Possible. Particularly in terms of locating or corralling schools of fish for spearing or netting. This is already part of the behavioural repertoire.

They also join together into coordinated groups of five or more to feed on shoals of fish by steering the fish into shallow water, where the belugas then attack them.[57] For example, in the estuary of the Amur River, where they mainly feed on salmon, groups of six or eight individuals will join together to surround a shoal of fish and prevent their escape. Individuals will then take turns feeding on the fish
(from wikipedia)

But I think that would be gilding the Lily.

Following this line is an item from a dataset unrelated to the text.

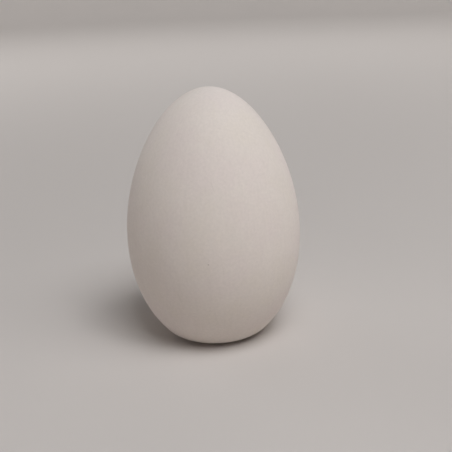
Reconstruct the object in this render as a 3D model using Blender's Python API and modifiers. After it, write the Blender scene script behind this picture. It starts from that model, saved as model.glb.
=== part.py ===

Personally, while its hypothetically feasible, I would not push it as a development until perhaps the 19th or 20th centuries. Even this level of management pseudo-domestication is pretty much unheard of.

Mind you, those of you who are interested could google "Old Tom" and "The Law of Tongues."

salvaging stuff under the sea (wrecks I suppose) and similar things, that may prove relevant, though probably minor overall?

I'm not sure what's on the sea floor that the Thule would want or could train Beluga to retrieve.


Another point is that narwhal's "horns" are likely to become a significant luxury and prestige item, especially for exports. In Europe, there will be a noticeable demand. Would it provide enough economic push for attempts at closer management down the line?

Well, its a significant cultural item to the Sea Thule. But for various reasons, the Narwhal population is difficult to manage. Their reproduction rate is relatively slow, and they're deep water dwellers. So I think that the relatively light level of regional harvesting is pretty much all we'll see.